All this excitement is, ironically, about the opportunity of watching an unhappily blended family of hopeful losers mope about a rural house procrastinating, whinging and bickering. The play is a display case of lassitude and human failure; it reads as if Samuel Beckett rewrote The Brady Bunch with a hangover. Its pathetic climax occurs in Act 3 (normal for Chekhov, allowing an entire final Act for recriminations and regrets), after the doddering Professor Serebryakov (John Bell) announces he’s planning to sell the house, whereupon the biggest loser, Vanya (Richard Roxburgh) fires a gun at him (offstage). Does this sound like a dramatic masterpiece? When we questioned STC’s artistic directors about how Chekhov could write one of the greatest modern plays with no direct effective action or heroic attributes, they defended his characters vigorously.
"They’re wonderful!" says Andrew Upton, who adapted the 1897 text from a literal translation. Upton treats Chekhov’s characters with the same love and care that Dr Chekhov gave to his tubercular patients. Upton’s adaptations of Russian classics have been the foundation of some of the most celebrated productions of London’s National Theatre in recent years, including The White Guard, which the STC will stage in June 2011. His version of The Cherry Orchard, which the STC staged in 2005 with Robyn Nevin, will be relayed in HD from London to Sydney’s Dendy Cinemas in July 2011.

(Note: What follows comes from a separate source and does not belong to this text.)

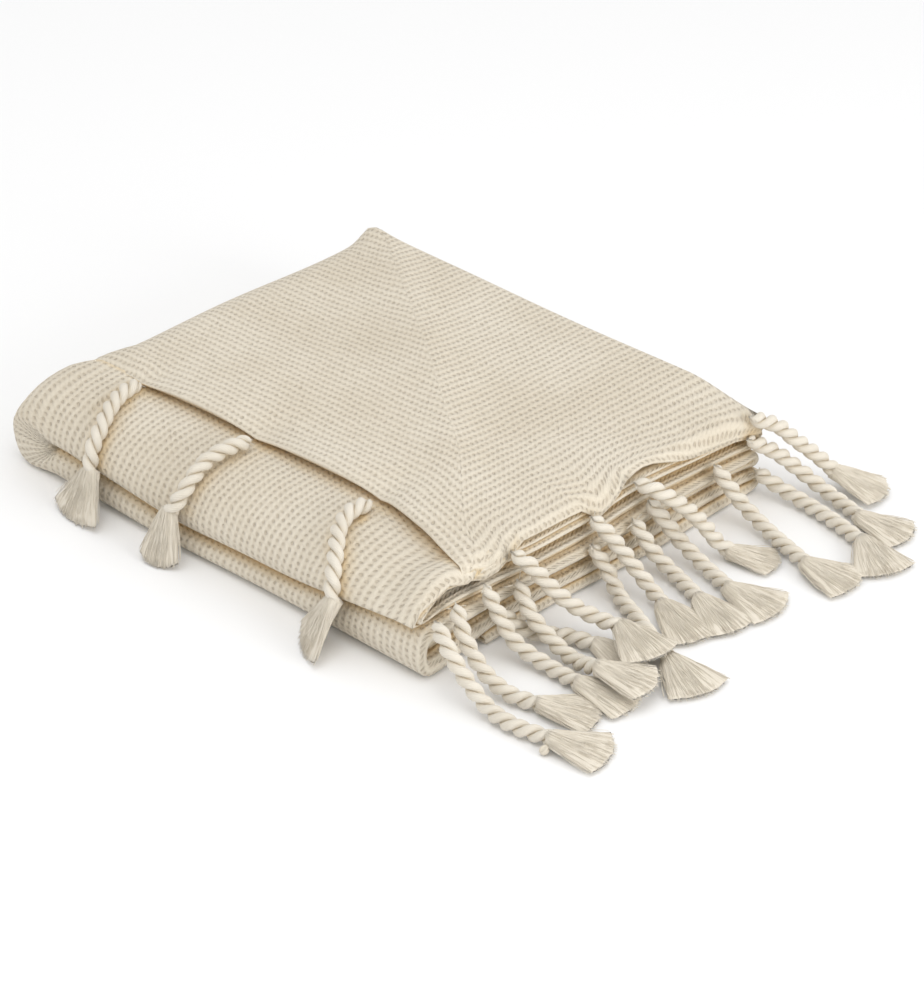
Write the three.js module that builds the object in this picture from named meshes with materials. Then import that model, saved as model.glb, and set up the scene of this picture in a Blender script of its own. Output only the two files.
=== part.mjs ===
// A folded knitted cotton throw with a twisted rope fringe.
// Millimetres, +Z up. The origin is on the table, under the middle of the folded pile.
// +X points to the ply ends that carry the fringe, -Y to the side with the two rolled folds.
import * as THREE from "three";

// Driving dimensions of the pile.
const PILE_LENGTH = 380;
const PILE_WIDTH = 328;
const PLY = 4.2;
const PLIES = 16;
const FLAP_PLIES = 2;
const FLAP_SETBACK = 60;
const CREASE_PLIES = 5;
const CREASE_DEPTH = 10;
const END_ROLL = 34;

// Driving dimensions of one fringe cord.
const ROPE_DIAMETER = 11;
const HITCH_DIAMETER = 10;
const TASSEL_NECK = 9.4;
const TASSEL_WIDTH = 18;
const TASSEL_THICKNESS = 7.6;
const KNOT_DIAMETER = 6.8;
const GAP = 0.3;

const END_FACE = PILE_LENGTH / 2;
const SIDE = PILE_WIDTH / 2;
const HEIGHT = PLY * PLIES;
const FLAP_FOOT = HEIGHT - PLY * FLAP_PLIES;
const FLAP_EDGE = -SIDE + FLAP_SETBACK;
const CREASE = PLY * CREASE_PLIES;
const UPPER_ROLL = FLAP_FOOT - CREASE;
const HITCH_REACH = GAP + HITCH_DIAMETER / 2;
const LYING = ROPE_DIAMETER / 2 + 0.7;

const cotton = () => new THREE.MeshStandardMaterial({ color: 0xe2d9c6, roughness: 0.95, metalness: 0 });
const yarn = () => new THREE.MeshStandardMaterial({ color: 0xe9e2d2, roughness: 0.9, metalness: 0 });

function named(name, geometry, material) {
  const mesh = new THREE.Mesh(geometry, material);
  mesh.name = name;
  return mesh;
}

// The pile's outline seen from its fringed end, counter-clockwise, as [y, z].
function pileOutline() {
  return [
    [-SIDE + 14, 0],
    [SIDE - 12, 0],
    [SIDE - 3, 0.1 * HEIGHT],
    [SIDE, 0.22 * HEIGHT],
    [SIDE - 1, 0.5 * HEIGHT],
    [SIDE - 4, 0.8 * HEIGHT],
    [SIDE - 8, 0.93 * HEIGHT],
    [SIDE - 16, HEIGHT],
    [FLAP_EDGE, HEIGHT],
    [FLAP_EDGE, FLAP_FOOT],
    [-SIDE + 40, FLAP_FOOT - 0.03 * UPPER_ROLL],
    [-SIDE + 24, FLAP_FOOT - 0.14 * UPPER_ROLL],
    [-SIDE + 12, FLAP_FOOT - 0.28 * UPPER_ROLL],
    [-SIDE + 4, FLAP_FOOT - 0.46 * UPPER_ROLL],
    [-SIDE, FLAP_FOOT - 0.68 * UPPER_ROLL],
    [-SIDE + 2, FLAP_FOOT - 0.87 * UPPER_ROLL],
    [-SIDE + CREASE_DEPTH, CREASE],
    [-SIDE + 2.5, 0.72 * CREASE],
    [-SIDE, 0.4 * CREASE],
    [-SIDE + 3, 0.14 * CREASE],
  ];
}

// The panel: the outline drawn out along X, with the last fold closing round at the -X end.
function knittedPanel() {
  const outline = new THREE.Shape(pileOutline().map(([y, z]) => new THREE.Vector2(y, z)));
  const roll = [0.97, 0.91, 0.78, 0.58, 0.3, 0];
  const stations = roll.map((share) => -END_FACE + END_ROLL * (1 - share));
  stations[0] = -END_FACE;
  stations.push(0, END_FACE);
  const steps = stations.length - 1;
  const geometry = new THREE.ExtrudeGeometry(outline, { depth: steps, steps, bevelEnabled: false });
  const place = geometry.attributes.position;
  const middle = HEIGHT / 2;
  for (let i = 0; i < place.count; i += 1) {
    const station = Math.round(place.getZ(i));
    const share = station < roll.length ? roll[station] : 0;
    const squeeze = Math.sqrt(1 - share * share);
    const y = place.getX(i);
    const z = middle + (place.getY(i) - middle) * squeeze;
    place.setXYZ(i, stations[station], y, z);
  }
  return named("knitted_panel", geometry, cotton());
}

// Three cords hang from the top flap's edge over the upper roll. A cord starts at its x, its
// route lists [x, distance beyond the -Y side, share of the roll's height that it has come down],
// and its tassel's tip lies on the table at [x, distance beyond the -Y side].
const SIDE_CORDS = [
  {
    start: -127,
    route: [[-124, -38, 0.02], [-119, -23, 0.12], [-113, -9, 0.31], [-109, 2, 0.57], [-106, 7.2, 0.94]],
    tip: [-108, 24],
  },
  {
    start: -19,
    route: [[-21, -38, 0.02], [-24, -24, 0.11], [-23, -10, 0.29], [-23, 2, 0.57], [-29, 7.2, 0.89]],
    tip: [-25, 23],
  },
  {
    start: 92,
    route: [[92, -38, 0.02], [97, -24, 0.11], [108, -10, 0.29], [117, 1.5, 0.55], [122, 7.2, 0.89]],
    tip: [111, 23],
  },
];

// Fifteen cords come out between the ply ends. Heights count plies above a cord that lies on the
// table: a cord starts at [y, height], its route lists [distance from the end face, y, height],
// and the last place is its tassel's tip.
const END_CORDS = [
  {
    start: [-154, 8.3],
    route: [[24, -161, 6.1], [40, -161, 2.6], [56, -161, 0.3], [76, -162, 0], [104, -156, 0]],
    tip: [136, -140, 0],
  },
  {
    start: [-137, 9.5],
    route: [[14, -141, 6.9], [23, -142, 4.2], [38, -142, 1.4], [56, -140, 0.1], [75, -134, 0]],
    tip: [104, -115, 0],
  },
  {
    start: [-111, 9.8],
    route: [[14, -109, 6.1], [26, -106, 2.1], [48, -102, 0.2], [77, -102, 0]],
    tip: [112, -91, 0],
  },
  {
    start: [-96, 4],
    route: [[14, -89, 1.4], [23, -77, 0.1], [36, -68, 0], [57, -63, 0]],
    tip: [88, -60, 0],
  },
  {
    start: [-82, 7.5],
    route: [[19, -87, 4.7], [34, -86, 1.9], [57, -87, 0.4], [83, -91, 2.2]],
    tip: [116, -79, 2.3],
  },
  {
    start: [-86, 13],
    route: [[14, -79, 10.9], [22, -72, 7.8], [32, -64, 5], [46, -54, 2.8], [64, -50, 2.5]],
    tip: [98, -58, 2.8],
  },
  {
    start: [-14, 11.5],
    route: [[13, -8, 9], [21, -2, 5.9], [30, 2, 3], [41, 3, 0.8], [56, -2, 0]],
    tip: [94, -9, 0],
  },
  {
    start: [-14, 6.5],
    route: [[12, -9, 3.3], [21, -10, 0.7], [34, -16, 0], [51, -23, 0], [76, -35, 0], [99, -45, 0]],
    tip: [134, -54, 0],
  },
  {
    start: [25, 7],
    route: [[13, 27, 4.5], [20, 30, 2.1], [32, 31, 0.4], [50, 26, 0], [68, 19, 0]],
    tip: [103, 12, 0],
  },
  {
    start: [40, 8.8],
    route: [[13, 47, 5.4], [22, 52, 2.3], [46, 50, 0.2], [73, 42, 0]],
    tip: [108, 49, 0],
  },
  {
    start: [27, 13.5],
    route: [[15, 34, 12.6], [21, 43, 10.7], [26, 53, 8.3], [31, 63, 5.2], [36, 71, 1.9], [44, 77, 0]],
    tip: [70, 93, 0],
  },
  {
    start: [105, 8.3],
    route: [[13, 110, 5.2], [22, 115, 2.1], [46, 112, 0.2], [73, 104, 0], [89, 99, 0]],
    tip: [123, 106, 0],
  },
  {
    start: [138, 10],
    route: [[13, 156, 6.9], [25, 169, 3.3], [39, 175, 0.9], [58, 174, 0], [78, 168, 0]],
    tip: [112, 176, 0],
  },
  {
    start: [148, 3.3],
    route: [[20, 155, 1.1], [40, 157, 0.1], [66, 153, 0], [98, 145, 0]],
    tip: [130, 130, 0],
  },
  {
    start: [140, 13.8],
    route: [[12, 158, 11.4], [18, 169, 8.5], [26, 182, 5.2], [35, 194, 1.6]],
    tip: [68, 207, 0.1],
  },
];

const onSide = (x, out, z) => new THREE.Vector3(x, -SIDE - out, z);
const downRoll = ([x, out, share]) => onSide(x, out, FLAP_FOOT + LYING + 0.5 - share * UPPER_ROLL);
const fromEnd = ([out, y, plies]) => new THREE.Vector3(END_FACE + out, y, LYING + plies * PLY);

// Turns a shape's +Y to a direction, and keeps its thin way, Z, as upright as that allows.
function lyingAlong(along) {
  const across = new THREE.Vector3(0, 0, 1).cross(along).normalize().negate();
  const upward = across.clone().cross(along);
  return new THREE.Matrix4().makeBasis(across, along, upward);
}

// The hitch is the lump of fringe yarn looped through the edge, where a rope begins.
function hitch(name, centre) {
  const geometry = new THREE.SphereGeometry(HITCH_DIAMETER / 2, 10, 6);
  geometry.translate(centre.x, centre.y, centre.z);
  return named(name, geometry, yarn());
}

// A rope starts at its hitch, on the line to its first place.
function ropePoints(hitchCentre, places) {
  const firstWay = places[0].clone().sub(hitchCentre).normalize();
  const start = hitchCentre.clone().addScaledVector(firstWay, HITCH_REACH);
  return [start, ...places];
}

function rope(name, points) {
  const curve = new THREE.CatmullRomCurve3(points, false, "centripetal");
  const section = new THREE.Shape();
  section.absarc(0, 0, ROPE_DIAMETER / 2, 0, 2 * Math.PI, false);
  const steps = Math.max(4, Math.round(curve.getLength() / (1.25 * ROPE_DIAMETER)));
  const settings = { steps, extrudePath: curve, curveSegments: 4, bevelEnabled: false };
  return named(name, new THREE.ExtrudeGeometry(section, settings), yarn());
}

// The tassel is a flat fan of cut yarn that opens from the rope's end to its tip.
function tassel(name, points, tip) {
  const neck = points.at(-1);
  const ropeWay = neck.clone().sub(points.at(-2)).normalize();
  const along = tip.clone().sub(neck).normalize();
  const turn = ropeWay.angleTo(along);
  const start = neck.clone().addScaledVector(along, GAP + (ROPE_DIAMETER / 2) * Math.sin(turn));
  const length = tip.distanceTo(start);
  const geometry = new THREE.CylinderGeometry(TASSEL_WIDTH / 2, TASSEL_NECK / 2, length, 10, 2);
  geometry.scale(1, 1, TASSEL_THICKNESS / TASSEL_WIDTH);
  geometry.applyMatrix4(lyingAlong(along));
  const centre = start.clone().addScaledVector(along, length / 2);
  geometry.translate(centre.x, centre.y, centre.z);
  return named(name, geometry, yarn());
}

function tieKnot(ropeEnd) {
  const geometry = new THREE.SphereGeometry(KNOT_DIAMETER / 2, 10, 6);
  const aside = (ROPE_DIAMETER + KNOT_DIAMETER) / 2 + GAP;
  geometry.translate(ropeEnd.x + 1, ropeEnd.y - aside, KNOT_DIAMETER / 2 + GAP);
  return named("tie_knot", geometry, yarn());
}

const throwBlanket = new THREE.Group();
throwBlanket.add(knittedPanel());

function addCord(index, hitchCentre, places, tip) {
  const label = String(index).padStart(2, "0");
  const points = ropePoints(hitchCentre, places);
  throwBlanket.add(hitch(`edge_hitch_${label}`, hitchCentre));
  throwBlanket.add(rope(`fringe_rope_${label}`, points));
  throwBlanket.add(tassel(`fringe_tassel_${label}`, points, tip));
}

SIDE_CORDS.forEach((cord, i) => {
  const hitchCentre = new THREE.Vector3(cord.start, FLAP_EDGE - HITCH_REACH, FLAP_FOOT + HITCH_REACH);
  addCord(i + 1, hitchCentre, cord.route.map(downRoll), onSide(...cord.tip, LYING));
});
END_CORDS.forEach((cord, i) => {
  const [y, plies] = cord.start;
  const hitchCentre = fromEnd([HITCH_REACH, y, plies]);
  addCord(SIDE_CORDS.length + i + 1, hitchCentre, cord.route.map(fromEnd), fromEnd(cord.tip));
});
throwBlanket.add(tieKnot(fromEnd(END_CORDS[0].route.at(-1))));

export default throwBlanket;
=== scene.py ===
# %% [markdown]
# # A folded knitted throw with a rope fringe
# The object is a cotton throw, knitted in a coarse purl stitch, folded into a neat pile and laid
# on a table. Its two fringed edges carry thick twisted cords, and every cord is combed out into a
# tassel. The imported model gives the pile's box and the cords' solids. Everything that shows is
# made here around that frame: first the camera, then the cords, then the cloth.

# %% Load the frame
import math

import bmesh
import bpy
import numpy as np
from mathutils import Matrix, Vector
from mathutils.bvhtree import BVHTree


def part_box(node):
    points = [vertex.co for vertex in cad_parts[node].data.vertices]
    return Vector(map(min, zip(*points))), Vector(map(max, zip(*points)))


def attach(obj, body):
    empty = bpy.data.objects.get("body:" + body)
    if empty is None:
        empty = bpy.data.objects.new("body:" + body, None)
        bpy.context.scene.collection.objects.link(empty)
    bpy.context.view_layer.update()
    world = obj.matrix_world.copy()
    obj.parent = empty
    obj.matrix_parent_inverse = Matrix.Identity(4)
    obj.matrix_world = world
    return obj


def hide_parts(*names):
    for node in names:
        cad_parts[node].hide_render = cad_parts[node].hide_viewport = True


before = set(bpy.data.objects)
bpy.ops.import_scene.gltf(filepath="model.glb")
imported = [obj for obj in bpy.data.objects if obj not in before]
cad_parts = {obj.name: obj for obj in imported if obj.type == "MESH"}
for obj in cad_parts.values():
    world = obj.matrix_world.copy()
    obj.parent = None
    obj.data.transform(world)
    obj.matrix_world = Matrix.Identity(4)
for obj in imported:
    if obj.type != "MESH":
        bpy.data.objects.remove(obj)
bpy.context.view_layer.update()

PILE_LOW, PILE_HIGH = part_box("knitted_panel")
END_FACE = PILE_HIGH.x
SIDE = PILE_HIGH.y
HEIGHT = PILE_HIGH.z
PLIES = 16
PLY = HEIGHT / PLIES
print(f"pile {2 * END_FACE:.3f} x {2 * SIDE:.3f} x {HEIGHT:.4f} m, one ply {1000 * PLY:.1f} mm")

# %% [markdown]
# ## The camera
# A catalogue picture of a folded throw is taken from well back with a long lens, so that the
# pile's edges stay nearly parallel. The camera stands off one corner and looks down at about
# thirty degrees: the long side with the rolled folds is on the left and the fringe on the right.

# %% Camera
CAMERA_AZIMUTH = math.radians(44.19)
CAMERA_ELEVATION = math.radians(31.06)
CAMERA_DISTANCE = 2.2045
CAMERA_AIM = Vector((0.0916, -0.0255, 0.0300))

towards_camera = Vector((
    math.sin(CAMERA_AZIMUTH) * math.cos(CAMERA_ELEVATION),
    -math.cos(CAMERA_AZIMUTH) * math.cos(CAMERA_ELEVATION),
    math.sin(CAMERA_ELEVATION),
))
camera = bpy.data.objects.new("camera", bpy.data.cameras.new("camera"))
camera.data.lens = 122.9
camera.data.sensor_width = 36
camera.data.clip_start = 0.1
camera.location = CAMERA_AIM + towards_camera * CAMERA_DISTANCE
camera.rotation_euler = (-towards_camera).to_track_quat("-Z", "Y").to_euler()
bpy.context.scene.collection.objects.link(camera)
bpy.context.scene.camera = camera
print("camera at", [round(c, 3) for c in camera.location])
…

Cate Blanchett, who plays the younger wife of the almost-murdered Professor, is no less enamoured of the characters. "I think all of Chekhov’s characters are wonderfully flawed. He always writes with such humanity about tragic situations, but he’s a great comedian."
Indeed, Chekhov did call his plays comedies, though their morose mood has become his trademark. "It’s laughing through the tears," Blanchett explains. The mood in the rehearsal room, she says, is overwhelmingly positive. "I think all of the actors have wonderful clowns in them as well as being able to access deep pathos. In the end, for me as an actor, it’s about who you’re in conversation with, and Chekhov always gives us these sprawling, far-reaching conversations, so to be in dialogue with those guys, for an actor it’s a dream."
So where does she want the audience to come out after seeing the performance? "I would hope that they’ve experienced deep sadness and absolute hilarity, and have fallen in and out of love with all the characters (often simultaneously!) in the course of the evening." As Chekhov wrote in one of his many short stories: "How strange… why does God give sweetness of nature, sad, nice, kind eyes, to weak, unhappy useless people – and why are they so attractive?